Turn on your TV, and it's clear: Transgender issues are having a moment in our pop-culture conscious.
"Orange Is the New Black." "Becoming Us." "I Am Cait." "I Am Jazz."
Several TV series are telling stories of transgender people and characters in thoughtful ways that didn't seem feasible even a few years ago. And these series aren't just reaching niche audiences — they're being recognized at award shows and receiving critical accolades.
During the 2015 Emmys on Sept. 20, Amazon's series "Transparent" took home (not one, not two, but) three statues.
Jill Soloway won Outstanding Directing for a Comedy Series, Jeffrey Tambor was named Outstanding Lead Actor in a Comedy, and Bradley Whitford won for Guest Actor in a Comedy, all for their work on "Transparent." The critically acclaimed, buzzed-about series by Amazon follows Tambor's character, "Maura," who comes out as trans to her grown-up children.
Although the show has received valid criticism for casting Tambor, who is cisgender, in the lead role instead of giving the opportunity to a trans actor, many advocates have credited the show for setting "a new precedent for transgender storytelling."
The show's Emmy wins highlight progress all on their own, but it was Soloway pointing to a sobering reality facing her own transgender parent that truly put the state of transgender rights into perspective.
Because while transgender narratives and story creators are being hailed as winners on stage, transgender people are still being treated like second-class citizens elsewhere, including in Hollywood, where many trans roles are going, as previously mentioned, to cisgender actors.

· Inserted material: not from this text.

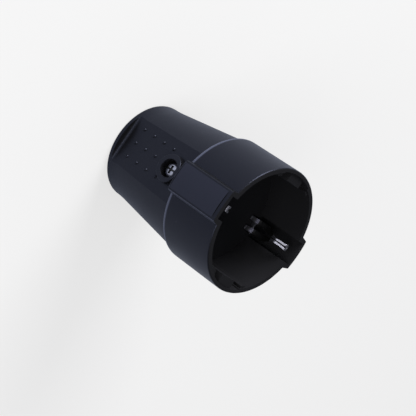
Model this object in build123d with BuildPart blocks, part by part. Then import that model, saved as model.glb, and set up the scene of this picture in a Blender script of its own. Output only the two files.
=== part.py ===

“Something interesting about my moppa — she could, tomorrow, go and try to find an apartment, and in 32 states it would be legal for the landlord to say, 'We don't rent to trans people.' We don't have a trans tipping point yet; we have a trans civil rights problem." — Jill Soloway
Soloway's "tipping point" remark could be in reference to Laverne Cox's historic Time magazine cover from last year, which deemed the movement as such. But, judging from the state of trans rights, that tipping point hasn't tipped quite yet.
For all the progress we've seen on trans visibility in Hollywood, it's still legal to discriminate against transgender people in most U.S. states when it comes to things like housing and employment.
And research suggests special protections are certainly needed. A 2011 Williams Institute review of comprehensive LGBT studies found more than three-fourths of transgender people reported being harassed or mistreated at work due to their gender identity.
It's wonderful that Hollywood is being more inclusive of trans people and their stories. But the real world needs to follow suit.
That's why, in her speech, Soloway also made sure to note viewers could support progress by visiting the National Center for Transgender Equality, and help pass the Equality Act — a "clear and comprehensive LGBT non-discrimination law" that would promote equal treatment under the law for all sexual orientations and gender identities at the federal level.
Emmy awards are great, but laws that protect people for being who they are in their communities are even better.